Le manque de cohérence de l’approche américaine, l’impatience des Sahraouis et les appels, de plus en plus nombreux, à démanteler la Minurso ou à qualifier le Polisario d’organisation terroriste risquent de fragiliser un équilibre déjà précaire. Pour éviter une escalade du conflit, les Etats-Unis et l’Europe devraient redonner une chance à la diplomatie, avec l’appui de l’émissaire de l’ONU. Ils devraient soutenir une initiative coordonnée destinée à relancer les négociations en vue d’une autonomie véritable de ce territoire contesté et d’une forme crédible d’autodétermination pour le peuple sahraoui, conformément aux propositions de Staffan de Mistura.

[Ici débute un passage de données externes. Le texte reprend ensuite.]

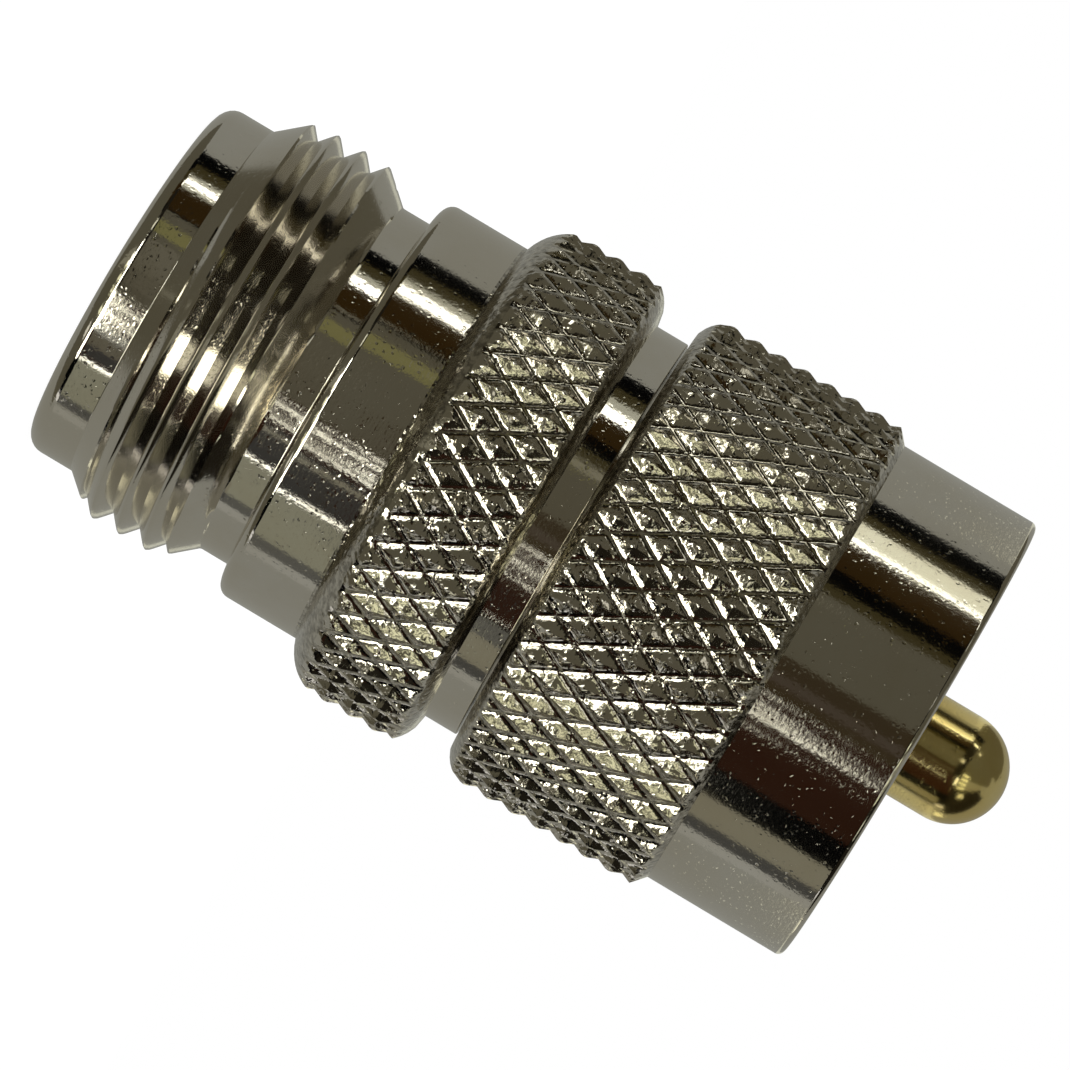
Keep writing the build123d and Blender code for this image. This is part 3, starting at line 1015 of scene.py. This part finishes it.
# Each card: its name, colour, distance in metres, left, right, low and high ends, and its lean if any
CARDS = [
    ("pale wall, left", PALE, 0.62, -180, -95, *TALL),
    ("black flag, tall", BLACK, 0.61, -95, -77, *TALL),
    ("dark olive wall", DARK_OLIVE, 0.62, -85, -63, *TALL),
    ("brown wall, left", BROWN, 0.61, -67, -50, *TALL),
    ("black gap, left", BLACK, 0.60, -51, -44, *TALL),
    ("olive wall", OLIVE_GREY, 0.61, -45, -3, *TALL),
    ("brown wall, middle", DARK_BROWN, 0.60, -4, 14, *TALL),
    ("red-brown wall", RED_BROWN, 0.61, 13, 57, *TALL),
    ("black gap, right", BLACK, 0.60, 56.5, 88, *TALL),
    ("pale wall, right", PALE, 0.61, 94, 180, *TALL),
    # Only the knurl mirrors these: the bench below and the ceiling above, with their lights
    ("bench", BENCH, 0.59, -68, 66, -88, -29),
    ("bench, left", OLIVE_GREY, 0.59, -88, -68, -88, -25),
    ("bench, middle", PALE_BENCH, 0.58, -19, -5, -88, -36),
    ("bench, right", BENCH, 0.585, 48, 79, -88, -29),
    ("bench, far right", BENCH, 0.59, 79, 104, -88, -22),
    ("dark bench, far left", OLIVE_GREY, 0.59, -135, -88, -75, -19),
    ("ceiling, left", OLIVE_GREY, 0.59, -64, -30, *ABOVE),
    ("ceiling, middle", BENCH, 0.59, -31, 9, *ABOVE),
    ("ceiling, low", OLIVE_GREY, 0.585, 8, 36, 24, 35),
    ("ceiling, high", PALE_BENCH, 0.59, 8, 37, 35, 75),
    ("dark ceiling, right", NEAR_BLACK, 0.59, 37, 112, 21, 75),
    ("high wall, left", OLIVE_GREY, 0.59, -91, -64, *ABOVE),
    ("dark wall, far left", OLIVE_GREY, 0.59, -142, -91, 9, 75),
    ("low light, middle", WHITE, 0.57, -13, -5, -37, -25),
    ("low light, right", DIM_WHITE, 0.57, 43, 53, -50, -37),
    ("strip, left", SOFT_WHITE, 0.57, -37, -30, -25, -17),
    ("lamp, left", DIM_WHITE, 0.57, -24, -17, 9.5, 16),
    ("high light, right", SOFT_WHITE, 0.57, 48, 60, 36, 45),
    ("high light, left", DIM_WHITE, 0.57, -61, -54, 30, 35),
    ("far light, right", SOFT_WHITE, 0.57, 112, 127, 11, 20),
    # The thread and the knurl's grooves mirror these: the softbox and the window, below and above
    ("shade, under", NEAR_BLACK, 0.595, -60.5, 13, -24, -9),
    ("shade, over", NEAR_BLACK, 0.595, -60.5, 13, 9, 24),
    ("softbox, under", WHITE, 0.56, -66.5, -63.5, -15, -9),
    ("softbox, over", WHITE, 0.56, -66.5, -63.5, 14, 23),
    ("window, lower left", WINDOW, 0.55, 13, 24, -24, -9.2),
    ("window, lower right", WINDOW, 0.55, 24, 36, -24, -8.8),
    ("window, upper part", DAYLIGHT, 0.55, 14, 30, 19.5, 24),
    ("window, foot", WINDOW, 0.555, 36, 60, -27, -18.5),
    ("window, left foot", WINDOW, 0.555, -6, 13, -25, -20),
    ("window, far foot", WINDOW, 0.555, -22, -6, -26.5, -21),
    ("floor under", BENCH, 0.62, -180, 180, -89.9, -74),
    ("ceiling above", PALE, 0.62, -180, 180, 74, 89.9),
    # The smooth parts mirror these, from left to right
    ("pale wall, smooth", PALE, 0.60, -104, -94.5, *SMOOTH, -0.45),
    ("black flag", BLACK, 0.59, -95.2, -84.2, *SMOOTH, -0.45),
    ("dark olive edge", DARK_OLIVE, 0.60, -85, -74, *SMOOTH, -0.45),
    ("softbox, upper part", SOFT_WHITE, 0.56, -79, -66.5, *HIGH),
    ("softbox, lower part", HALF_WHITE, 0.56, -77.0, -66, -9, 0.6, -0.6),
    ("softbox core, nose", WHITE, 0.55, -69.3, -65.0, *NOSE),
    ("softbox core, waist", WHITE, 0.55, -70.0, -63.7, *WAIST),
    ("softbox core, level", WHITE, 0.55, -70.4, -64.3, *LEVEL),
    ("softbox core, high", WHITE, 0.55, -69.2, -67.1, *HIGH),
    ("brown wall, low", BROWN, 0.58, -63, -45.5, -9, -2.5),
    ("black gap, high", BLACK, 0.58, -50.5, -42.8, -2.5, 9),
    ("olive shade, high", DARK_OLIVE, 0.58, -42.9, -38, -2.5, 9),
    ("pale line", TAN, 0.57, -47, -45.2, -5.4, -4.1),
    ("olive edge, low", OLIVE, 0.58, -37.5, -29, -9, -2.5),
    ("olive edge, level", TAN, 0.58, -36, -32, *LEVEL),
    ("olive wall, nose", PALE_OLIVE, 0.58, -25, 5, *NOSE),
    ("olive wall, waist", OLIVE_GREY, 0.58, -5, 13, -9, -2.5),
    ("purple wall, high", PURPLE_BROWN, 0.58, 4, 8.5, -2.5, 9),
    ("pale wall for the pin, left", BRIGHT_WALL, 0.6, -178, -97, 3.7, 9),
    ("pale wall for the pin, right", BRIGHT_WALL, 0.6, 97, 178, 3.7, 9),
    ("window edge, nose", PALE, 0.57, 33, 39, *NOSE),
    ("window edge, waist", TAN, 0.57, 34.5, 37, *WAIST),
    ("grey wall, nose", PALE_OLIVE, 0.58, 39, 47, *NOSE),
    ("slate wall, low", DARK_SLATE, 0.59, 32, 54, -9, -2.5),
    ("strip light", WHITE, 0.55, 53.1, 54.7, -9, -2.5, -0.42),
    ("tan wall, low", PALE_TAN, 0.58, 57.5, 87, -9, -2.5),
    ("slate gap, level", PALE_SLATE, 0.58, 58, 69, *LEVEL),
    ("tan wall, level", TAN, 0.58, 69, 87, *LEVEL),
    ("tan wall, high", TAN, 0.58, 72, 87, *HIGH),
    ("slate gap", SLATE, 0.58, 86.7, 94.5, *SMOOTH),
    ("slate gap, waist", PALE_SLATE, 0.57, 87, 94.2, *WAIST),
    ("pale edge, right", PALE_EDGE, 0.58, 94.5, 101, -5.6, 9),
    ("pale edge, nose", PALE_EDGE, 0.57, 96.5, 103, *NOSE),
]
for card in CARDS:
    make_card(*card)

# Two rows of small lamps, which the knurl's slopes mirror
SMALL_LAMP_WIDTH = 5
LOW_LAMPS = (-8, 2, 12, 26)
LOW_LAMP_ENDS = (-42, -28)
HIGH_LAMPS = (0, 10, 20, 31)
HIGH_LAMP_ENDS = (28, 42)
for left in LOW_LAMPS:
    make_card("small lamp, low", YELLOW_WHITE, 0.575, left, left + SMALL_LAMP_WIDTH, *LOW_LAMP_ENDS)
for left in HIGH_LAMPS:
    make_card("small lamp, high", YELLOW_WHITE, 0.575, left, left + SMALL_LAMP_WIDTH, *HIGH_LAMP_ENDS)

# The window, seen through leaves: gaps strewn between a first and a last (left, low) corner
GAP_COUNT = 15
GAP_WIDTH = 1.6
GAP_HEIGHT = 1.8
FIRST_GAP = (14, -9)
LAST_GAP = (31, 1.2)
leaves = np.random.default_rng(7)
for left, low in leaves.uniform(FIRST_GAP, LAST_GAP, (GAP_COUNT, 2)).tolist():
    make_card("sky between leaves", DAYLIGHT, 0.56, left, left + GAP_WIDTH, low, low + GAP_HEIGHT)


def make_lamp():
    """One large soft lamp above, for the plastic, and for the shadow on the floor."""
    data = bpy.data.lights.new("soft lamp", "AREA")
    data.shape = "DISK"
    data.size = LAMP_WIDTH
    data.energy = LAMP_POWER
    lamp = placed("soft lamp", data)
    lamp.location = LAMP_PLACE
    aim = CARD_CENTRE - lamp.location
    lamp.rotation_euler = aim.to_track_quat("-Z", "Y").to_euler()
    lamp.visible_glossy = False


make_lamp()


# Camera: nearly level, and turned about its own line of sight, so that the upright adapter lies at a slant
CAMERA_DISTANCE = 0.254
CAMERA_HEIGHT = 0.0234
AIM = Vector((0.00052, 0, 0.0168))
SLANT = math.radians(30.85)
LENS = 247.0
SENSOR_WIDTH = 36.0
NEAREST = 0.01
FARTHEST = 10.0


def make_camera():
    data = bpy.data.cameras.new("camera")
    data.sensor_width = SENSOR_WIDTH
    data.lens = LENS
    data.clip_start = NEAREST
    data.clip_end = FARTHEST
    camera = placed("camera", data)
    camera.location = (0, -CAMERA_DISTANCE, CAMERA_HEIGHT)
    back = (camera.location - AIM).normalized()
    axis = (Vector((0, 0, 1)) - back * back.z).normalized()
    beside = axis.cross(back)
    right = math.cos(SLANT) * axis - math.sin(SLANT) * beside
    up = -math.sin(SLANT) * axis - math.cos(SLANT) * beside
    camera.rotation_euler = Matrix((right, up, back)).transposed().to_euler()
    bpy.context.scene.camera = camera


make_camera()
bpy.context.scene.view_settings.view_transform = "Standard"

low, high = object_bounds()
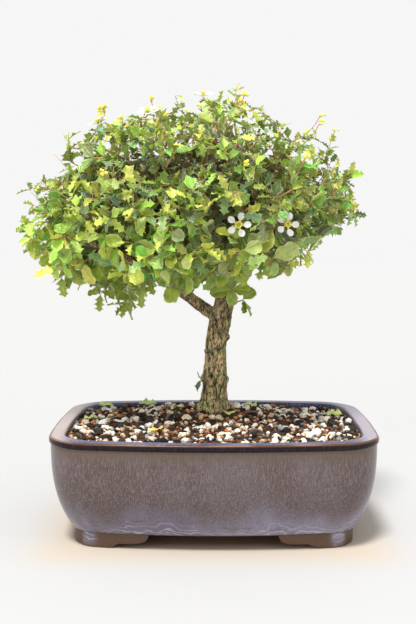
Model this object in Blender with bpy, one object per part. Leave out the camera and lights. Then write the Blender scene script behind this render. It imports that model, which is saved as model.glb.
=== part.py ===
"""A dwarf holly bonsai in a glazed rectangular pot, in metres, with +Z up and the ground at z = 0.

The pot stands on four feet and is filled with soil. The trunk stands in a plain hole in the soil. Each leafy
spray grows from the tip of a twig. Every leaf and flower is placed by a seeded rule, clear of the others.
"""

import math
import random
from dataclasses import dataclass, field

import bmesh
import bpy
from mathutils import Matrix, Vector
from mathutils.bvhtree import BVHTree

SEED = 5756
GAP = 0.0003  # left between two pieces that touch

# Pot, as a bowed rectangle with round corners
POT_LENGTH = 0.216
POT_WIDTH = 0.160
POT_HEIGHT = 0.071
LONG_SIDE_BOW = 0.0095
SHORT_SIDE_BOW = 0.0034
CORNER_RADIUS = 0.023
CORNER_TIGHTENING = 0.6  # how much the corner's radius loses for each step inward
SMALLEST_CORNER = 0.008
CORNER_STEPS = 4
RIM_WIDTH = 0.0095
RIM_HEIGHT = 0.0045
RIM_EDGE = 0.0008  # the small round along the rim's edges
RIM_OVERHANG = 0.001
WALL_THICKNESS = 0.006
WALL_TUCK = 0.0129  # how far the wall draws in towards its foot
WALL_TUCK_POWER = 2.7
UNDERSIDE_Z = 0.0094
UNDERSIDE_EDGE = 0.002  # the slope round the underside's edge
FLOOR_THICKNESS = 0.006
WALL_LEVELS = (0.0, 0.08, 0.22, 0.45, 0.72, 1.0)  # shares of the wall's height
INNER_LEVELS = (0.052, 0.028, UNDERSIDE_Z + FLOOR_THICKNESS)
DRAIN_RADIUS = 0.006
DRAIN_X = 0.045
HOLE_SIDES = 12
CUT_MARGIN = 0.005  # by which a cutter passes what it cuts

# Feet, one under each corner, with a scrolled lower edge: (distance along the pot's edge from the corner's
# middle, height of the lower edge)
FOOT_ALONG_LONG_SIDE = ((0.0435, 0.0090), (0.0415, 0.0047), (0.0345, 0.0031), (0.0250, 0.0028), (0.0165, 0.0))
FOOT_ALONG_SHORT_SIDE = ((0.0165, 0.0), (0.0235, 0.0028), (0.031, 0.0031), (0.0365, 0.0047), (0.0385, 0.009))
FOOT_CORNER = (-0.010, -0.0035, 0.0035, 0.010)
FOOT_INSET = 0.0148
FOOT_THICKNESS = 0.009
FOOT_END_DEPTH = 0.0004
FOOT_SINK = 0.003
FOOT_PATH_STEPS = 20  # between two points of the pot's outline, to find a foot's stations by

# Soil
SOIL_EDGE_Z = 0.0675
SOIL_MOUND = 0.0105
SOIL_MOUND_SPREAD = 0.046
SOIL_CELLS_X = 17
SOIL_CELLS_Y = 12
SOIL_CELL_JITTER = 0.26  # of a cell
SOIL_ROUGHNESS = 0.0006
SOIL_RIPPLE = 0.0007
SOIL_RIPPLES = (170, 210)  # radians of the ripple in a metre, along x and y
GRIT_SHARE = 0.24
GRIT_HEIGHT = (0.0016, 0.0034)
GRIT_INSET = (0.0009, 0.0022)
GRIT_TILT = 0.18
GRIT_CLEAR_OF_HOLE = 0.008
GRIT_CLEAR_OF_RIM = 0.006
HOLE_RADIUS = 0.0134
HOLE_FLOOR_Z = 0.042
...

Les prochaines décisions de Washington seront particulièrement déterminantes. Les Etats-Unis devraient aller au-delà des déclarations d’intention pour élaborer une stratégie cohérente incitant le Maroc et le Polisario à revenir à la table des négociations, en pressant le premier de détailler sa proposition d’autonomie et le second de faire preuve de flexibilité dans sa position. Ils devraient éviter toute réforme hâtive de la Minurso, conditionnant plutôt toute modification de son mandat à des avancées tangibles dans le processus de négociation. Les gouvernements européens devraient, pour leur part, définir une position commune qui protège le mandat de la Minurso, consolide la médiation onusienne et rejette fermement toute action unilatérale, telle que l’éventuelle désignation du Polisario comme organisation terroriste par les Etats-Unis. Ce n’est qu’à travers un engagement durable et coordonné que les Etats-Unis et l’Europe pourront offrir à l’émissaire de l’ONU la latitude diplomatique nécessaire pour relancer des négociations en vue d’un règlement juste et durable du conflit.